Four muscular readers grab the corners of the portable stage, carrying it from the riverbank to the barn while the elderly woman on the stage recalls hearing Tate read “Where Babies Come From” at her sister’s baby shower. Who was the baby? “David Berman,” I shout from the crowd. The woman looks to see who said this and makes an unreadable face. “When Jim said our parents almost always stood on the wrong shore, we heard waves crashing though we were indoors,” she says, nearly toppling from the stagehands. Stan, a grizzled community college creative writing professor, claims to have organized a minor junior faculty rebellion after Tate read “How the Pope Is Chosen.” At some events two readers stage a reading of “The Rules,” standing at opposite sides of the event space shouting lines through bullhorns while readers in the audience repeat them.

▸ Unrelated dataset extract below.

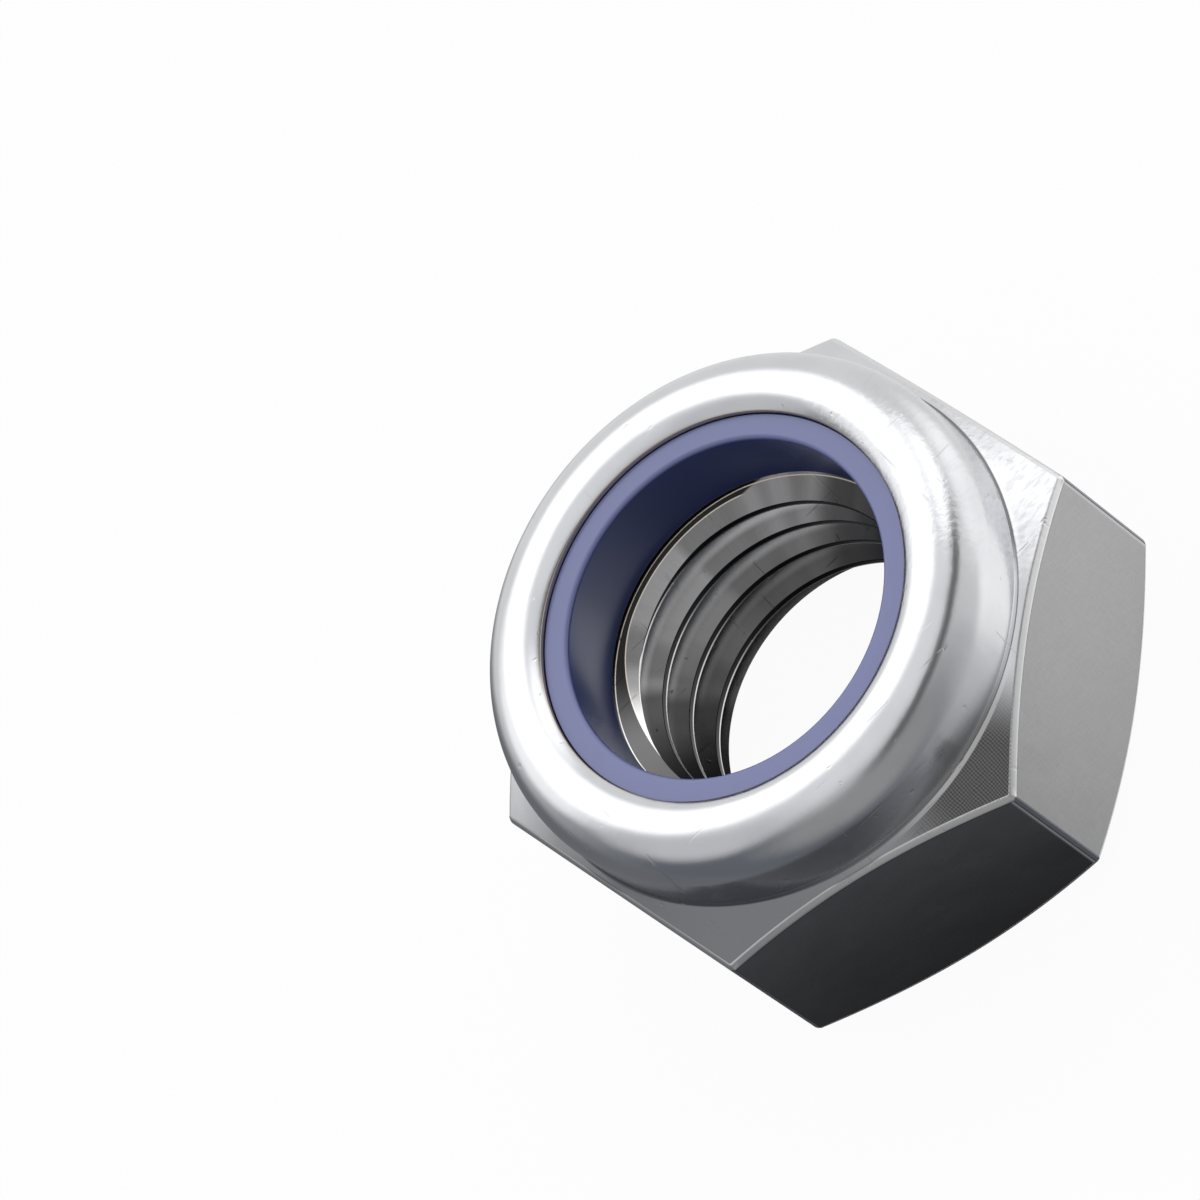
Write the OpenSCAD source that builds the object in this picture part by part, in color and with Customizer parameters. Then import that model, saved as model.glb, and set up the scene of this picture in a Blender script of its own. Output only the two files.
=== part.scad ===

The subtextual pang you find in a Jim Tate line, a deadpan panic, creeps into the echoes.
Tate seemed always to be saying someone else is saying something in his poems. He was a ventriloquist and witness. Somewhere there is voice-over bootleg footage of Jim Tate saying, “I’m just a hungry little Gnostic in need of a sandwich.” The Tate poem makes the dark and unknown as illuminating as the enlightened and logical. In a poem, “Just as many things exist in the dark as they do in the light.”
When Tate said to a team of junior gymnasts snowed in at a diner, “My fe- lisberto is handsomer than your mergotroid,” there was, according to Jemma, one of the gymnasts, an outbreak of laughter so contagious, Mr. Tate could not finish his poem. Jemma who was so moved by Tate’s unfinished reading, she began the Jim Tate Reading Club for Gymnasts and Fans. Fans, coaches, opponents and their coaches and fans, and anyone in attendance with interest may join Jemma’s Jim Tate Reading Club for Gymnasts and Fans, now in year three and going strong.
The Tate poem is full of comedic timing and obsessive timekeeping. The Charlie Chaplin–like poet displaced to contemporary middle American ennui and deluded, denuded delight. Like the deadpan voice-over of a Charlie Kaufman high school hooky movie. Tate appears disguised as Charlie Brown or Charlie Parker. Tate appears disguised as a candy store shopkeeper impervious to ill will, a blue antelope, a woodpecker tapping Morse code into a dead oak tree, a pink-eyed extraterrestrial infatuated with John Ford Westerns. Tate’s poems induce imaginative fortitude. Events can happen in a mind, a mine, or a minefield, ideally when the temperate outdoors and indoors are the same.
When a reader contemplates leaving the book party, the reader who notices must say, “I feel as if I were the residue of a stranger’s life, that I should pursue you.” The Jim Tate poem normalizes the bizarre, the dream-songy, the mythic, the absurd, the quotidian, the diurnal, surreal, and occasionally nightmarish feeling of life. “This is a house of unwritten poems, this is where I am unborn,” Tate tells readers in a room below a falling darkness, and then for years and years someone reads him saying it at a book party or alone at home. It’s truly wonderful to read in a James Tate voice alone or at public, private, or secret reading. Adjust your tongue so that it can hold a small key underneath. Adjust the ear at the back of your neck and the eye at the tip of your nose. Speak like a lost pilot in a lost key. Everyone is expected to read.